Back pain may present as muscle ache, shooting/ stabbing pain, pain that radiates down your leg, pain that worsens with bending, lifting, standing/ walking, or pain that improves with reclining.
Various causes of back pain are strained muscles or ligaments, bulging or ruptured disks, arthritis, osteoporosis or irregularities in skeletal system.
Other reasons could be adverse lifestyle, bad posture, reduced flexibility and lack of proper exercise.
Fluid retention in the body can cause the muscles to swell and press on the nerves, resulting in general muscular aches or experience sharp, localized pains and cramps.
How to manage
- In acute pain, ice is best in the first 24 to 48 hours after an injury because it reduces inflammation.
- Managing your lifestyle can mitigate a nagging pain that comes and goes.
- Exercise and follow a daily routine to improve flexibility (when the back is in good condition)
- Maintain good posture and stretch every 20 mins at work.
- Watch your weight.
- Quit smoking since it can be a cause of persistent back pain. Research also shows smoking can make existing back pain worse.
- You can reduce your risk of back pain with simple lifestyle changes.

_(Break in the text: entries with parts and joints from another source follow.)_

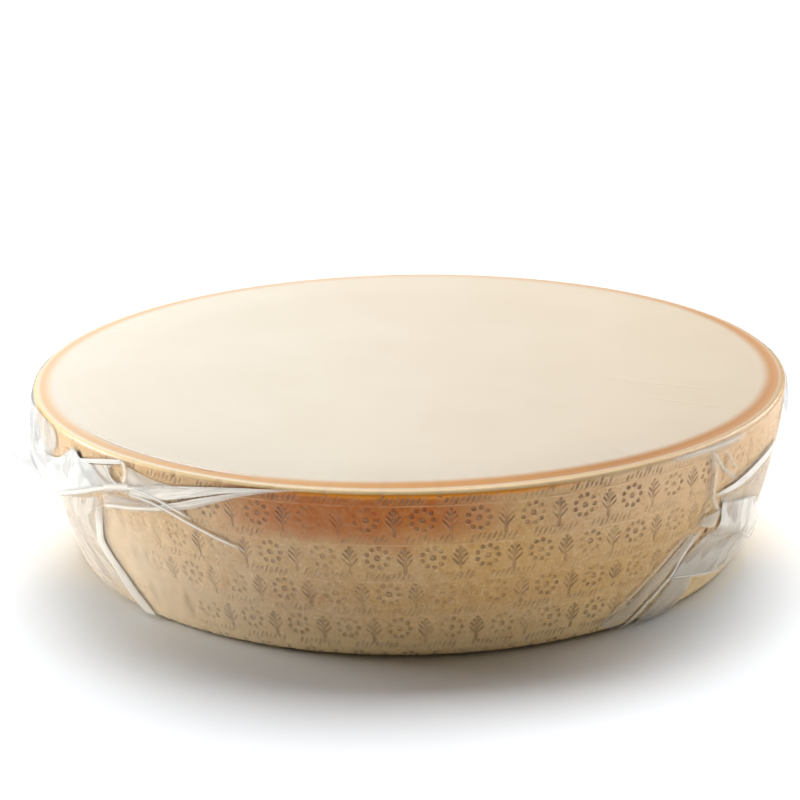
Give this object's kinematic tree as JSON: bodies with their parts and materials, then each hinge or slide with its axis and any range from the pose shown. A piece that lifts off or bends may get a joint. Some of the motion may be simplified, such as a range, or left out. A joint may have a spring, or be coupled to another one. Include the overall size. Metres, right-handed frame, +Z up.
{
  "type": "half wheel of hard cheese in a clear bag",
  "caption": "Half wheel of hard grana cheese, cut level through its middle, cut face up, with a bulging embossed rind, sealed skin tight in a clear bag with gathered folds.",
  "frame": {"origin": "centre of the base, on the surface that the half wheel stands on", "axes": "+Z up, out of the cut face; the front faces -Y; +X to the right, the bag's thin ear at -X"},
  "size_m": [0.4512, 0.44, 0.1],
  "materials": {
    "cheese": "pale cream paste inside a thin golden tan rind with low relief, oily satin",
    "film": "thin clear plastic bag film, glossy, whitish where it is creased"
  },
  "bodies": {
    "root": {"sealed_half_wheel": "cheese"}
  },
  "joints": []
}
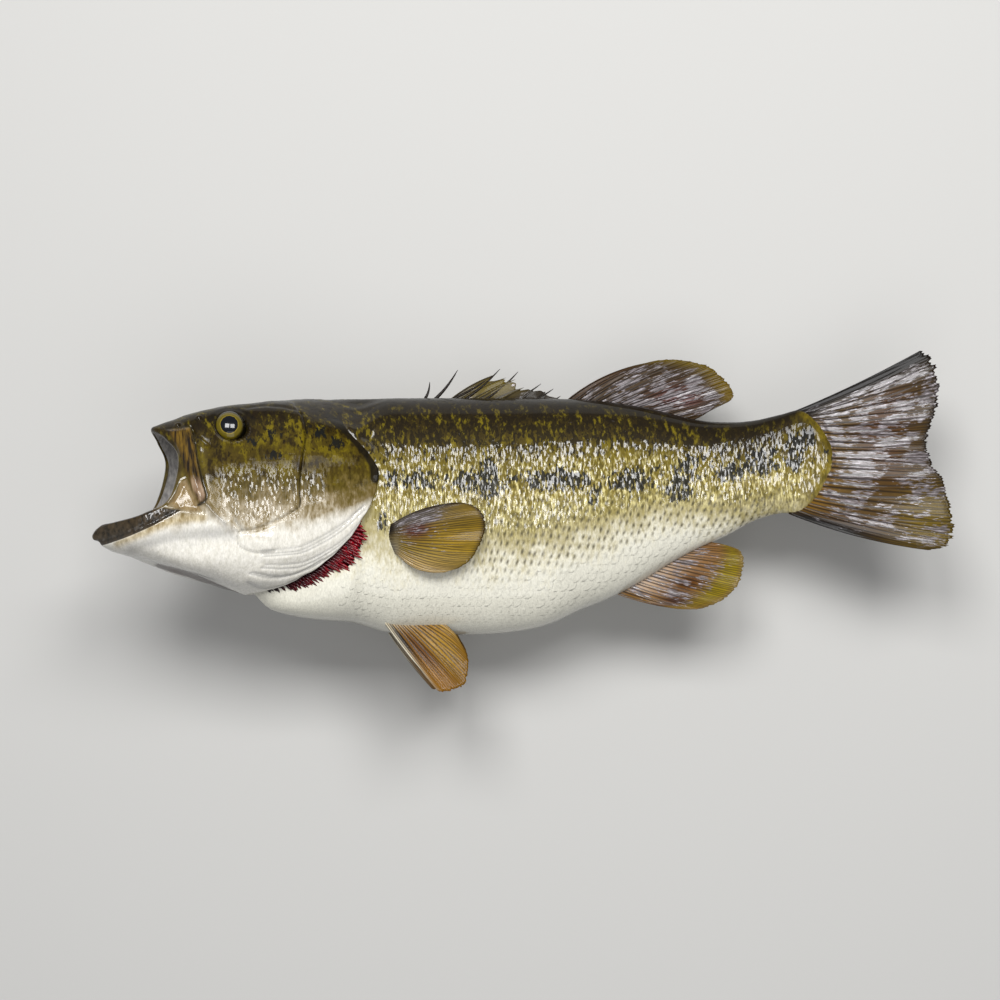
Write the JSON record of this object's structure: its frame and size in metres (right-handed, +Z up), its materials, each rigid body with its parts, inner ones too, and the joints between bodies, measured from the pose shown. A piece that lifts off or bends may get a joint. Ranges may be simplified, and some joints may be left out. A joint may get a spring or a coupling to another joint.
{
  "type": "mounted largemouth bass",
  "caption": "Life-size largemouth bass skin mount, mouth open and body gently curved, that hangs flat on a wall by a hidden wooden hanger block.",
  "frame": {"origin": "centre of the flat back face of the hanger block, where the mount meets the wall", "axes": "+X from the head to the tail, +Y into the wall, +Z up; the fish's left flank faces -Y, away from the wall"},
  "size_m": [0.4812, 0.1331, 0.2025],
  "materials": {
    "fish_skin": "painted and lacquered scaled skin, olive and gold, glossy",
    "pale_skin": "painted and lacquered skin, ivory white, glossy",
    "lip_skin": "painted and lacquered lip skin, brown to tan, glossy",
    "dark_fin": "dried and lacquered fin, brown with dark rays, glossy",
    "amber_fin": "dried and lacquered fin, amber, glossy",
    "gill_red": "cast gills painted deep red, satin",
    "eye_glass": "polished glass eye with a gold iris",
    "block_wood": "plain sawn pine",
    "hanger_steel": "zinc-plated steel"
  },
  "bodies": {
    "root": {"trunk": "fish_skin", "tail_stalk": "fish_skin", "forehead": "fish_skin", "nape": "fish_skin", "snout": "fish_skin", "cheek_left": "fish_skin", "cheek_right": "fish_skin", "gill_cover_left": "fish_skin", "gill_cover_right": "fish_skin", "gill_membrane_left": "pale_skin", "gill_membrane_right": "pale_skin", "lower_jaw": "pale_skin", "upper_lip": "lip_skin", "maxilla_left": "lip_skin", "maxilla_right": "lip_skin", "dorsal_fin_spiny": "dark_fin", "dorsal_fin_soft": "dark_fin", "tail_fin": "dark_fin", "anal_fin": "amber_fin", "pectoral_fin_left": "amber_fin", "pectoral_fin_right": "amber_fin", "pelvic_fin_left": "amber_fin", "pelvic_fin_right": "amber_fin", "gills_left": "gill_red", "gills_right": "gill_red", "eye_left": "eye_glass", "eye_right": "eye_glass", "hanger_block": "block_wood", "hanger_plate": "hanger_steel", "screw_1": "hanger_steel", "screw_2": "hanger_steel"}
  },
  "joints": []
}
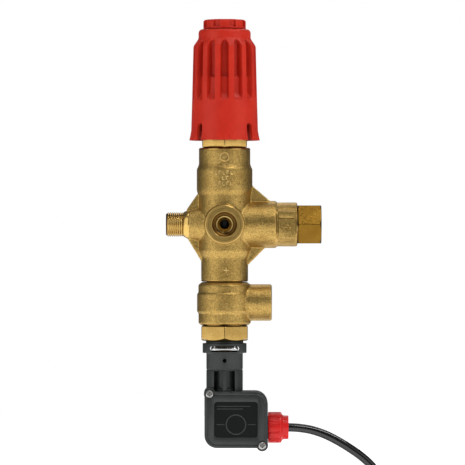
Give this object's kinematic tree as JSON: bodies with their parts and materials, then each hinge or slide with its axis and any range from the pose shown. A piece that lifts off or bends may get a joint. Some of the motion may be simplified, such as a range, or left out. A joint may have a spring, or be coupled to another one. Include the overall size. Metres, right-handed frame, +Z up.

- Persistent back pain could also be a sign of a more serious condition. Treatment is required when pain limits a patient’s ability to walk, sit, or stand for prolonged periods of time, or if pain is greater than a 6 (on a scale from 0 to 10). Spinal surgery is usually considered for patients with intense, unrelenting pain (10 on a scale from 0 to 10), weakness, incontinence, or structural instability.